Disney’s cartoons perpetually argued this theme — consider “Three Little Wolves” from 1936, in which the father wolf stands in for Hitler. After the wolf clan has captured two of the pigs and they’re about to be stuffed into the oven to cook, the third “Practical Pig” rescues them with his new invention, an elaborate “Wolf Pacifier” machine.
On the superficial level this is all a lot of fun and laughs, but seen as a kind of cultural prophecy there’s an eeriness to it. Disney’s message was that superior technology defeats evil. And Harry Truman would prove him correct nine years later.
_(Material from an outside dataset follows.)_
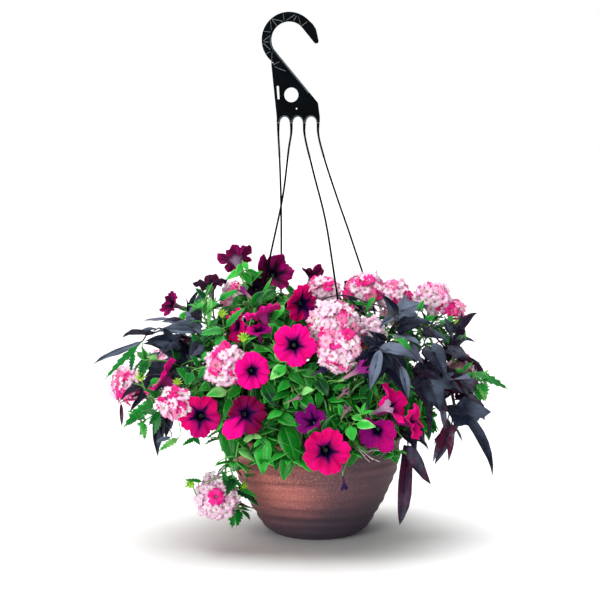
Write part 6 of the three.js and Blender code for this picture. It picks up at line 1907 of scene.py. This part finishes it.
def make_light(name, place, spread, power):
    """A large soft light that shines from the side of a place towards the middle."""
    light = bpy.data.lights.new(name, "SUN")
    light.angle = math.radians(spread)
    light.energy = power
    made = bpy.data.objects.new(name, light)
    made.location = place
    made.rotation_mode = "QUATERNION"
    made.rotation_quaternion = (-Vector(place)).to_track_quat("-Z", "Y")
    bpy.context.scene.collection.objects.link(made)


make_floor()
make_light("key", (-0.5, -1.0, 0.17), 35, 2.6)
make_light("top", (-0.03, 0.10, 1.0), 66, 3.9)

# Surroundings: white for the camera, and a soft light for the rest, brighter from above than from below
world = bpy.data.worlds.new("studio")
bpy.context.scene.world = world
world.use_nodes = True
nodes, links = world.node_tree.nodes, world.node_tree.links
soft = nodes["Background"]
soft.inputs[1].default_value = 1.0
from_middle = nodes.new("ShaderNodeTexCoord")
height = nodes.new("ShaderNodeSeparateXYZ")
links.new(from_middle.outputs["Generated"], height.inputs[0])
sky = nodes.new("ShaderNodeMapRange")
for key, value in {"From Min": -0.05, "From Max": 0.9, "To Min": 0.06, "To Max": 0.28}.items():
    sky.inputs[key].default_value = value
links.new(height.outputs[2], sky.inputs["Value"])
links.new(sky.outputs["Result"], soft.inputs[0])
white = nodes.new("ShaderNodeBackground")
white.inputs[0].default_value = (1, 1, 1, 1)
white.inputs[1].default_value = 1.0
ray = nodes.new("ShaderNodeLightPath")
both = nodes.new("ShaderNodeMixShader")
links.new(ray.outputs["Is Camera Ray"], both.inputs[0])
links.new(soft.outputs[0], both.inputs[1])
links.new(white.outputs[0], both.inputs[2])
links.new(both.outputs[0], nodes["World Output"].inputs["Surface"])

# Camera, fitted to the photo's view
camera = bpy.data.cameras.new("camera")
camera.sensor_width = SENSOR
camera.lens = SENSOR * (DISTANCE / PIXEL) / PHOTO_SIDE
camera.clip_start = 0.05
camera.clip_end = 100.0
eye = bpy.data.objects.new("camera", camera)
eye.location = (EYE + [0, 0, LIFT]) * MM
eye.rotation_euler = (math.pi / 2 - PITCH, 0, 0)
bpy.context.scene.collection.objects.link(eye)
bpy.context.scene.camera = eye
bpy.context.scene.view_settings.view_transform = "Standard"
bpy.context.scene.view_settings.look = "None"

bpy.context.view_layer.update()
Turning 30 a month ago and thinking about the next decade of my life in the context of the past inevitably leads me back to thinking about my grandparents — 3 of 4 of whom are deceased now — when they were my age.
My father’s father was a pilot who flew in the Pacific during World War II. Among the ideas that he impressed on me was his belief that if Truman had not dropped the atom bombs he would not have survived the war.
So my whole family could be said to exist because a president had the moral clarity to use the technology America had developed. Is that a creepy thought to have?
Perhaps, but as I continue to read the news from our friends in Israel (alas, now through a Barry Rubin-shaped hole), it seems a necessary one to articulate. Superior technology and the will to use it means more families can live. Why can’t we find new ways to tell this story?